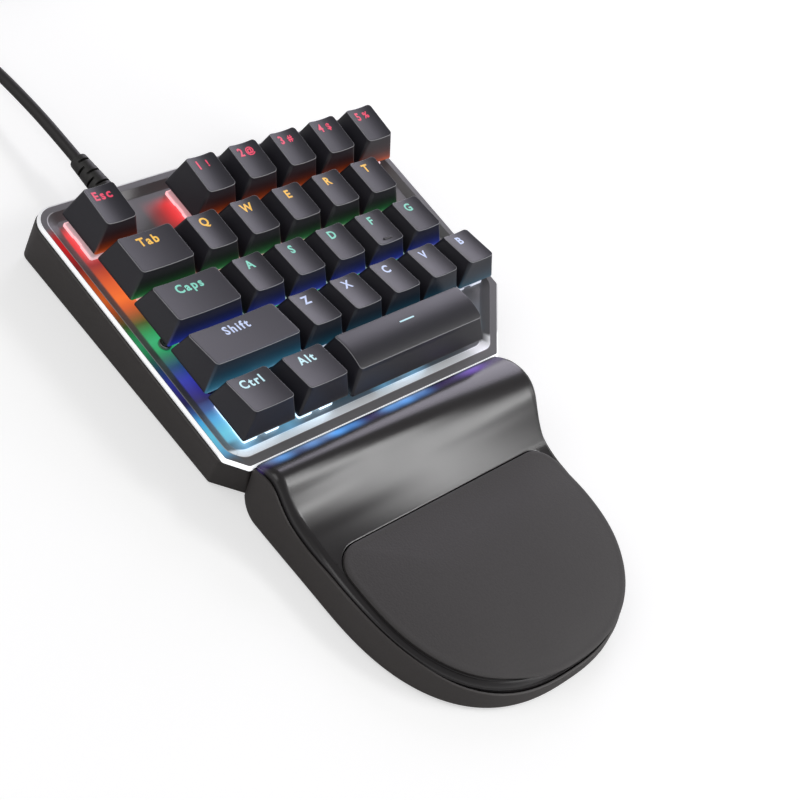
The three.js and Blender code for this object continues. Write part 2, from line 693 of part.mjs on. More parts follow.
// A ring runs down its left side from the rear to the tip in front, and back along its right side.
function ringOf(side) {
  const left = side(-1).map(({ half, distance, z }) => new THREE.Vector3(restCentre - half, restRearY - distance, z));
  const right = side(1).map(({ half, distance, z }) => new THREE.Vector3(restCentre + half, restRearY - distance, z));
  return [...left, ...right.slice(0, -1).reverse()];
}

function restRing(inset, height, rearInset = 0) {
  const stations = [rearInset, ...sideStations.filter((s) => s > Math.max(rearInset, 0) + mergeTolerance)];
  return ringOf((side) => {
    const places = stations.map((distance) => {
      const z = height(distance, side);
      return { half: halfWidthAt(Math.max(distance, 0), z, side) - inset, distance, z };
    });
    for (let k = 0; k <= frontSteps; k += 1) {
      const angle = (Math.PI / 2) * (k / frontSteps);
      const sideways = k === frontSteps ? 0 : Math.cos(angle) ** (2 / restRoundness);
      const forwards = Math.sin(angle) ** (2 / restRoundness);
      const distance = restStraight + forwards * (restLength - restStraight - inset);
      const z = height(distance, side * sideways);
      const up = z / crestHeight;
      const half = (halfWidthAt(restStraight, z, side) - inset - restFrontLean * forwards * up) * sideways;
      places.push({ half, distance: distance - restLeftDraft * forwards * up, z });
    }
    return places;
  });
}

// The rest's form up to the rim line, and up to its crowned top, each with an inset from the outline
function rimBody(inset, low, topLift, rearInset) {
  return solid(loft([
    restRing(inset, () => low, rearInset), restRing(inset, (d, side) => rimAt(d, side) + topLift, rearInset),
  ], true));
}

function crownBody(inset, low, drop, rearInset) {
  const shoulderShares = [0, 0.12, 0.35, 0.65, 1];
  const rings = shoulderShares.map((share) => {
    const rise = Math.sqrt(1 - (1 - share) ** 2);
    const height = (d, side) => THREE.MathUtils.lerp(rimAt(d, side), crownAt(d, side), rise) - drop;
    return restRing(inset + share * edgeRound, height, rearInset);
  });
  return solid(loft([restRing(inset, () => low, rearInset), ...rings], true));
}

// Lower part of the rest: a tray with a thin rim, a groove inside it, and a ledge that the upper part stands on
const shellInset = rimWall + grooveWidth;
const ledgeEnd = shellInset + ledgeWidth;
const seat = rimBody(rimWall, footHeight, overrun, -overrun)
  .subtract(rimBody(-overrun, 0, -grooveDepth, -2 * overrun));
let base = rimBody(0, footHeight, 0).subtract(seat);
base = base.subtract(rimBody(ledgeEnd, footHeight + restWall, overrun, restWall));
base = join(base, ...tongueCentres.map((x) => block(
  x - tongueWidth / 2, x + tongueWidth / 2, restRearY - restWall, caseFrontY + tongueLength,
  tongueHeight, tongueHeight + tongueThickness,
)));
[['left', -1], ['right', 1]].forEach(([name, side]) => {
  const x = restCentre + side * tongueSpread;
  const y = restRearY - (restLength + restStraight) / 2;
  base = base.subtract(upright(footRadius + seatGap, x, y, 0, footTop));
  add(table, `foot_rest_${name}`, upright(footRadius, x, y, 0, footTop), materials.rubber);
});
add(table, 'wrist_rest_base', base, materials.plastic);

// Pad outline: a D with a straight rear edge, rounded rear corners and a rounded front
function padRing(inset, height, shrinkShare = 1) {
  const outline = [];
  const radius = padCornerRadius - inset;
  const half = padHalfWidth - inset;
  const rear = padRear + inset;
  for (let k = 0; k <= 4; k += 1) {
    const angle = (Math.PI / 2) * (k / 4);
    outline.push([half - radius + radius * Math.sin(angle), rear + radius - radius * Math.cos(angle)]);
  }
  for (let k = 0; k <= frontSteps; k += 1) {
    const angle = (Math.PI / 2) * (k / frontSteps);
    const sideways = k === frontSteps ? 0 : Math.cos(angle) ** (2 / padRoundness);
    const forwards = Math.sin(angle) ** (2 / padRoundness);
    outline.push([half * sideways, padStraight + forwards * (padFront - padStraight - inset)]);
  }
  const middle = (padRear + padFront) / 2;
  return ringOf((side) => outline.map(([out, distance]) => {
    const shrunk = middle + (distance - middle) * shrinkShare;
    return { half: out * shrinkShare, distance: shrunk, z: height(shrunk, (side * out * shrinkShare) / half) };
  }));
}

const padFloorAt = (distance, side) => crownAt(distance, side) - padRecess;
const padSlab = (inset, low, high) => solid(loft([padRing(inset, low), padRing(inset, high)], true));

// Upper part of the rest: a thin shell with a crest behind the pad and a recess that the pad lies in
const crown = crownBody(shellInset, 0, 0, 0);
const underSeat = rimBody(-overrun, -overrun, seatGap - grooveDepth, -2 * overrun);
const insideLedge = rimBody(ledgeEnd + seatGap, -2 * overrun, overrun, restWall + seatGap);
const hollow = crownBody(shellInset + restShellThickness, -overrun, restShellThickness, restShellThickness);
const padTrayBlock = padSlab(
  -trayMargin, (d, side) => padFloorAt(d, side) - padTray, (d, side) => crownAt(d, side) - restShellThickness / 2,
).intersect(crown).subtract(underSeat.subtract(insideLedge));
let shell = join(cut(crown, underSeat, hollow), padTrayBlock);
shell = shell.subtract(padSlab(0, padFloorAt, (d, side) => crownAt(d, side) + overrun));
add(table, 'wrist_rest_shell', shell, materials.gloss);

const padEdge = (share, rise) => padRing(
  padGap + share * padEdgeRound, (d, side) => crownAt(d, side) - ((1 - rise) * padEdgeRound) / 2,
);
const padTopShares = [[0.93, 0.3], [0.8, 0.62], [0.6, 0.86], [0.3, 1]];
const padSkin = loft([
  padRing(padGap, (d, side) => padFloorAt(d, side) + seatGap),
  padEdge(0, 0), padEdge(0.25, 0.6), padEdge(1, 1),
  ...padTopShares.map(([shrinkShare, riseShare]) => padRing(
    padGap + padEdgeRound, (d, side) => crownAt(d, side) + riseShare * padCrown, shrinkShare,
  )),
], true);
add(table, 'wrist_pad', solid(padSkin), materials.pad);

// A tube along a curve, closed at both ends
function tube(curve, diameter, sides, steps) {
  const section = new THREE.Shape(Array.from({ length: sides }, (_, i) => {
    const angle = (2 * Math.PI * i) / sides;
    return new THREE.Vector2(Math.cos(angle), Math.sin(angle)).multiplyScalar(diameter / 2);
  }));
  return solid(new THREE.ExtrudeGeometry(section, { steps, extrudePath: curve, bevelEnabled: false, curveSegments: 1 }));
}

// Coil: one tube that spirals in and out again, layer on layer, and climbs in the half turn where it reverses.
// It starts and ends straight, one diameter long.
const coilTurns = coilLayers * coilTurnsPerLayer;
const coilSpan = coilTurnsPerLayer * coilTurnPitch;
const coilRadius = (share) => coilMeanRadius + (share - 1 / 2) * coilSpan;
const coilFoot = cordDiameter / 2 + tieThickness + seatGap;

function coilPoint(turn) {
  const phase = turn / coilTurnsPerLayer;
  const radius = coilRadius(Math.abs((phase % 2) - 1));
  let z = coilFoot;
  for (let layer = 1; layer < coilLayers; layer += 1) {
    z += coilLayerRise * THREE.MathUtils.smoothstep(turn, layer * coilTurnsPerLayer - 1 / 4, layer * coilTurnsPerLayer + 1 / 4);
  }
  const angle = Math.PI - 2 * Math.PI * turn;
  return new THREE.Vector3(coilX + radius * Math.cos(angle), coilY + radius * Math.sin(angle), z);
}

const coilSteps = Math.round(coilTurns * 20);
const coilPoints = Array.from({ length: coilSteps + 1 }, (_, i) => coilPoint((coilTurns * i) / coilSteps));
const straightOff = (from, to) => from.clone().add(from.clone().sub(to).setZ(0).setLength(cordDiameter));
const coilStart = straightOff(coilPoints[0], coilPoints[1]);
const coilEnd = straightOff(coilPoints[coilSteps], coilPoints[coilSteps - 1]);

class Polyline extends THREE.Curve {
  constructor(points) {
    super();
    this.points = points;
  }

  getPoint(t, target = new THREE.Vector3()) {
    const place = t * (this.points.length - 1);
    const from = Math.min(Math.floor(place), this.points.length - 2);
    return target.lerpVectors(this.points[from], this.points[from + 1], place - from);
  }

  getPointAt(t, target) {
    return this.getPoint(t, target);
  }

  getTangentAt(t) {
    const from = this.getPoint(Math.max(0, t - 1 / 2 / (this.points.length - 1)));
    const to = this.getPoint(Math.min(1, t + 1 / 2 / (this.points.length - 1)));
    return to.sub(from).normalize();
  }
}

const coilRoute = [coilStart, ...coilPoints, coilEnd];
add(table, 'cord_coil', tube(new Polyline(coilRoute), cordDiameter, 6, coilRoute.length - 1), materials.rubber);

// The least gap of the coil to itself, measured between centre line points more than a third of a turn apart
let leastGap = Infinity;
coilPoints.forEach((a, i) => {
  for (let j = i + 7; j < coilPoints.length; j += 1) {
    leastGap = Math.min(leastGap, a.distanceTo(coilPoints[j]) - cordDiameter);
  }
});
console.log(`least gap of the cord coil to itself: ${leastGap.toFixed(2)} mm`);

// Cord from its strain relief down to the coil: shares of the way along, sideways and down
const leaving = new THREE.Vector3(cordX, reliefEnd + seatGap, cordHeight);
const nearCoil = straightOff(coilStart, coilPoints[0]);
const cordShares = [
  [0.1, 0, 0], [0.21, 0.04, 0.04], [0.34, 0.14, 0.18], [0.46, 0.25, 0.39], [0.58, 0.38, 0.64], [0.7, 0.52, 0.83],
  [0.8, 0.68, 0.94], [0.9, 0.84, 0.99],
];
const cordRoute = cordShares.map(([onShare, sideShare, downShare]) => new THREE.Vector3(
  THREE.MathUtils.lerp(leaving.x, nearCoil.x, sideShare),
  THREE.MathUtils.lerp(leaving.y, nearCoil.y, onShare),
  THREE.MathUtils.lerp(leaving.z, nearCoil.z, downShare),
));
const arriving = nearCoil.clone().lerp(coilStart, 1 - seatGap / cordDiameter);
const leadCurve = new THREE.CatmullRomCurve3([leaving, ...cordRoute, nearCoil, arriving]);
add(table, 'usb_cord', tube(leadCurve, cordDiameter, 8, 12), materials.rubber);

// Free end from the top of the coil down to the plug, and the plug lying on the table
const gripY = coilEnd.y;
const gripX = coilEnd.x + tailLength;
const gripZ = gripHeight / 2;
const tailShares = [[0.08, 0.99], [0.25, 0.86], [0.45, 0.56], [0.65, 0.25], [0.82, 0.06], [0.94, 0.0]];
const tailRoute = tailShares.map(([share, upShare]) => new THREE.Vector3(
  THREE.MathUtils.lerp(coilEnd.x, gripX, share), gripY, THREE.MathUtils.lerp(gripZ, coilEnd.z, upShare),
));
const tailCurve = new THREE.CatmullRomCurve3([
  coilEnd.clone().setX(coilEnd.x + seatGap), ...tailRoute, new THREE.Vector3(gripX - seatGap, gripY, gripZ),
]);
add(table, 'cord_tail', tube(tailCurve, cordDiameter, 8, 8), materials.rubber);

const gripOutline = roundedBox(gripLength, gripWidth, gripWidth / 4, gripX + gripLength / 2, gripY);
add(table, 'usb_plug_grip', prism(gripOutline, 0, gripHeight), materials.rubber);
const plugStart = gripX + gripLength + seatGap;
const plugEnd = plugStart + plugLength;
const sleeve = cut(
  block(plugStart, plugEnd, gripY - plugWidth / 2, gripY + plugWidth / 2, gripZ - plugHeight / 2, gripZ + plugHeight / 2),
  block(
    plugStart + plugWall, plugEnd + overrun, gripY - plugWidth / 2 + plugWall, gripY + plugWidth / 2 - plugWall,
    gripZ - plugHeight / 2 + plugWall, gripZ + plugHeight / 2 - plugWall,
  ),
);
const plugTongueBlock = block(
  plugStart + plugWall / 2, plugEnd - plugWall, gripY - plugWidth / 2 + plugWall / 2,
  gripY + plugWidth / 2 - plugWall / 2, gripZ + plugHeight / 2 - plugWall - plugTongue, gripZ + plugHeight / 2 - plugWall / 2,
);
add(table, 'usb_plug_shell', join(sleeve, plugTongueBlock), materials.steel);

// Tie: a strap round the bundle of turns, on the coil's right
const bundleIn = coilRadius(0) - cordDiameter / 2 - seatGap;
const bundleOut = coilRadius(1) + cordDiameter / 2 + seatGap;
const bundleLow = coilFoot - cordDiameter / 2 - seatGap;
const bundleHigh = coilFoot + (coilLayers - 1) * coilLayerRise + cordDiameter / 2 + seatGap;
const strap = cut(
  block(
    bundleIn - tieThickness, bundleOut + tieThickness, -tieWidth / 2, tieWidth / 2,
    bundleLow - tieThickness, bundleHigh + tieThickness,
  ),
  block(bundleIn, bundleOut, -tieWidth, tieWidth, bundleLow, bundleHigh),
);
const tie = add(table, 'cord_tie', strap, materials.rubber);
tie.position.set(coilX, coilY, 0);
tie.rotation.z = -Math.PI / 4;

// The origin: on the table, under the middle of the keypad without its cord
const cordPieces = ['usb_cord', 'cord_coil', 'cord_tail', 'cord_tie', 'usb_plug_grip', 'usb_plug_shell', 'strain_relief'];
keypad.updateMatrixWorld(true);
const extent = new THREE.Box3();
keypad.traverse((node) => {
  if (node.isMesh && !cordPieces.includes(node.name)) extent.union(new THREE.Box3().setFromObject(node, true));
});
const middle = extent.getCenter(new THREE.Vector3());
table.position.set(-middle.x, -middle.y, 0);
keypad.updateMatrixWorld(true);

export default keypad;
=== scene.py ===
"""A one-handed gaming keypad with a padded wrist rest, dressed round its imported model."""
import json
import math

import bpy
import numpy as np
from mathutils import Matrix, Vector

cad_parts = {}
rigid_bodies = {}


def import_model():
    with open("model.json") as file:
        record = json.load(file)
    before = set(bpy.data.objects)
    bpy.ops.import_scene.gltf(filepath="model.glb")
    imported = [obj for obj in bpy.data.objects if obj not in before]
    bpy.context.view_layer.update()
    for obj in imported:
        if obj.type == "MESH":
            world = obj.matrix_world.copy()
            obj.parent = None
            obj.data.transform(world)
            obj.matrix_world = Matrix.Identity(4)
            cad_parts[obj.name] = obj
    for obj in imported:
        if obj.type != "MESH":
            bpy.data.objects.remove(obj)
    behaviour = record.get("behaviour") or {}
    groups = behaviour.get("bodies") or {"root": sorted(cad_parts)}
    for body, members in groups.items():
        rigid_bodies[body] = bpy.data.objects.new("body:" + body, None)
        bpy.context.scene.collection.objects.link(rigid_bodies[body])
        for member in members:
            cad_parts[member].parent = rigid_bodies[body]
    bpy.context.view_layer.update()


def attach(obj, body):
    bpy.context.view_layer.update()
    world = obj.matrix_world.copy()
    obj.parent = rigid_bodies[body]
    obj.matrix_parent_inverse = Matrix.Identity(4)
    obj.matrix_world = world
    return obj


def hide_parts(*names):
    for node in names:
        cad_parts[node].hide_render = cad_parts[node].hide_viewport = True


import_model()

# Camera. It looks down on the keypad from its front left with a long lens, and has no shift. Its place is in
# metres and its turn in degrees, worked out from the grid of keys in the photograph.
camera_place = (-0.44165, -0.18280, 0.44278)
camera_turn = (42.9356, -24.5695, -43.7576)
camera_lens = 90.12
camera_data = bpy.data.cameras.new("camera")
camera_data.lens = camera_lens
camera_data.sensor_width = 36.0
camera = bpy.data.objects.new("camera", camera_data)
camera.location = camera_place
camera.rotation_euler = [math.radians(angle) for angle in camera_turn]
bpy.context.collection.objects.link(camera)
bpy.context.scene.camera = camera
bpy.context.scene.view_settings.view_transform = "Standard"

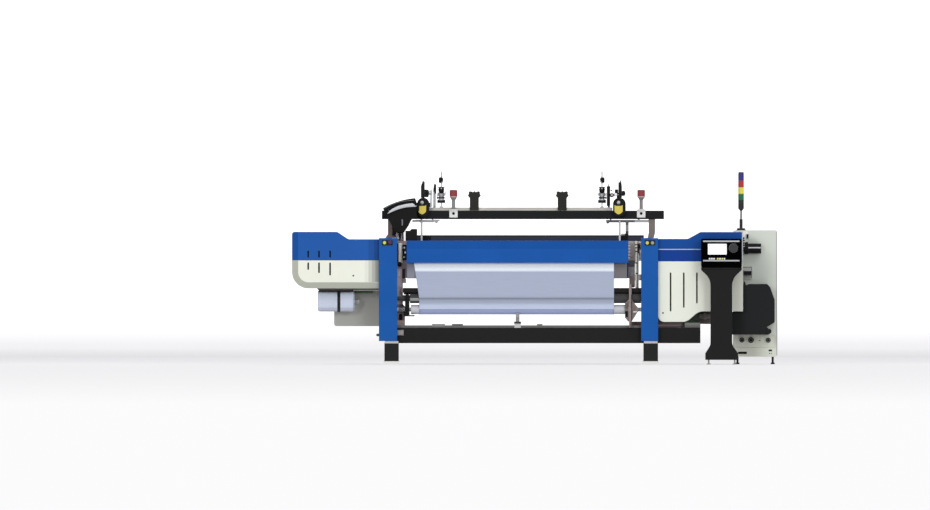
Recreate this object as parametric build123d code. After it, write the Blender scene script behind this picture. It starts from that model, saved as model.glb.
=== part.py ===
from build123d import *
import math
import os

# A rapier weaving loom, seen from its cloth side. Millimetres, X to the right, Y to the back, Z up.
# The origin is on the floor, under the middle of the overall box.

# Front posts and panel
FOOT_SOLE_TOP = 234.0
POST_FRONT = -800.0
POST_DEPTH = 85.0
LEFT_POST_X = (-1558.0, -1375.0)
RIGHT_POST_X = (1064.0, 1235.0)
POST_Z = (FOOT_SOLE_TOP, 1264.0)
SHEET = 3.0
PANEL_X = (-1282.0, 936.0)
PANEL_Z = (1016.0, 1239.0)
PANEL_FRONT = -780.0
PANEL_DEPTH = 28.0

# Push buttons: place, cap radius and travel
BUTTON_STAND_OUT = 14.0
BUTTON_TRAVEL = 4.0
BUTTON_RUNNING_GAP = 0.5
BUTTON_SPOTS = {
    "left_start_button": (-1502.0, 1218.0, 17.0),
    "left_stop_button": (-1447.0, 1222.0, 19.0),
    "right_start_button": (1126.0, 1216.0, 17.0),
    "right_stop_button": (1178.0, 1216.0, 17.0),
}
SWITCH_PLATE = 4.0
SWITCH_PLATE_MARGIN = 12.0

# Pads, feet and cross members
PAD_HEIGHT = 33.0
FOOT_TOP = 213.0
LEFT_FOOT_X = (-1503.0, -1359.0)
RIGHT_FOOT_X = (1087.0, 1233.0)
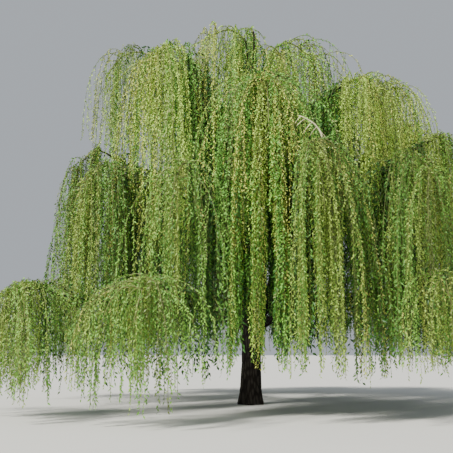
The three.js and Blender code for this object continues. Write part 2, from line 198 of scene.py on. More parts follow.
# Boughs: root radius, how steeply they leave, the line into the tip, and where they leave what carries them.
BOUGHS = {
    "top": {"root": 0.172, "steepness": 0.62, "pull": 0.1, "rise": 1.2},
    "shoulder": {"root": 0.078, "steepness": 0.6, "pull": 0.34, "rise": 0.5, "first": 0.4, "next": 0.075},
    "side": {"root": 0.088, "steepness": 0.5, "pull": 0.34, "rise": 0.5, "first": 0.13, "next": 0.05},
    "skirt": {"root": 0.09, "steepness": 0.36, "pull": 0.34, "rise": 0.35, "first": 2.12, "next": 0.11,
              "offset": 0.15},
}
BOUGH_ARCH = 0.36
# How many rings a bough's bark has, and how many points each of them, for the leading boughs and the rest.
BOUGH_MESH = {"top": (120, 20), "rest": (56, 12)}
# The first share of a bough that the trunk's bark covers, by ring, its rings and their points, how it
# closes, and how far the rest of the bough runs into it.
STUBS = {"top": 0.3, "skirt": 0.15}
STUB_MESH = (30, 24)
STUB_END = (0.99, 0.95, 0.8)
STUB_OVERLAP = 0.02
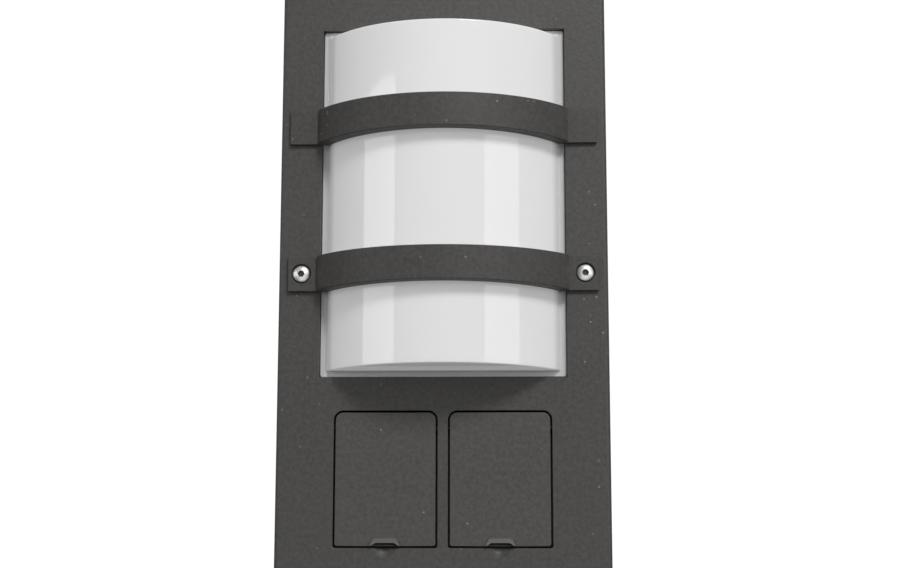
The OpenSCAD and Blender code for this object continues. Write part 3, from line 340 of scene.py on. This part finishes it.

- Written instruction -
The first line to be transcribed is the one containing "the coil's right", and the last is the one containing "cad_parts[obj.name] = obj". Transcribe exactly those lines and nothing else.

- Correct output -
// Tie: a strap round the bundle of turns, on the coil's right
const bundleIn = coilRadius(0) - cordDiameter / 2 - seatGap;
const bundleOut = coilRadius(1) + cordDiameter / 2 + seatGap;
const bundleLow = coilFoot - cordDiameter / 2 - seatGap;
const bundleHigh = coilFoot + (coilLayers - 1) * coilLayerRise + cordDiameter / 2 + seatGap;
const strap = cut(
  block(
    bundleIn - tieThickness, bundleOut + tieThickness, -tieWidth / 2, tieWidth / 2,
    bundleLow - tieThickness, bundleHigh + tieThickness,
  ),
  block(bundleIn, bundleOut, -tieWidth, tieWidth, bundleLow, bundleHigh),
);
const tie = add(table, 'cord_tie', strap, materials.rubber);
tie.position.set(coilX, coilY, 0);
tie.rotation.z = -Math.PI / 4;

// The origin: on the table, under the middle of the keypad without its cord
const cordPieces = ['usb_cord', 'cord_coil', 'cord_tail', 'cord_tie', 'usb_plug_grip', 'usb_plug_shell', 'strain_relief'];
keypad.updateMatrixWorld(true);
const extent = new THREE.Box3();
keypad.traverse((node) => {
  if (node.isMesh && !cordPieces.includes(node.name)) extent.union(new THREE.Box3().setFromObject(node, true));
});
const middle = extent.getCenter(new THREE.Vector3());
table.position.set(-middle.x, -middle.y, 0);
keypad.updateMatrixWorld(true);

export default keypad;
=== scene.py ===
"""A one-handed gaming keypad with a padded wrist rest, dressed round its imported model."""
import json
import math

import bpy
import numpy as np
from mathutils import Matrix, Vector

cad_parts = {}
rigid_bodies = {}


def import_model():
    with open("model.json") as file:
        record = json.load(file)
    before = set(bpy.data.objects)
    bpy.ops.import_scene.gltf(filepath="model.glb")
    imported = [obj for obj in bpy.data.objects if obj not in before]
    bpy.context.view_layer.update()
    for obj in imported:
        if obj.type == "MESH":
            world = obj.matrix_world.copy()
            obj.parent = None
            obj.data.transform(world)
            obj.matrix_world = Matrix.Identity(4)
            cad_parts[obj.name] = obj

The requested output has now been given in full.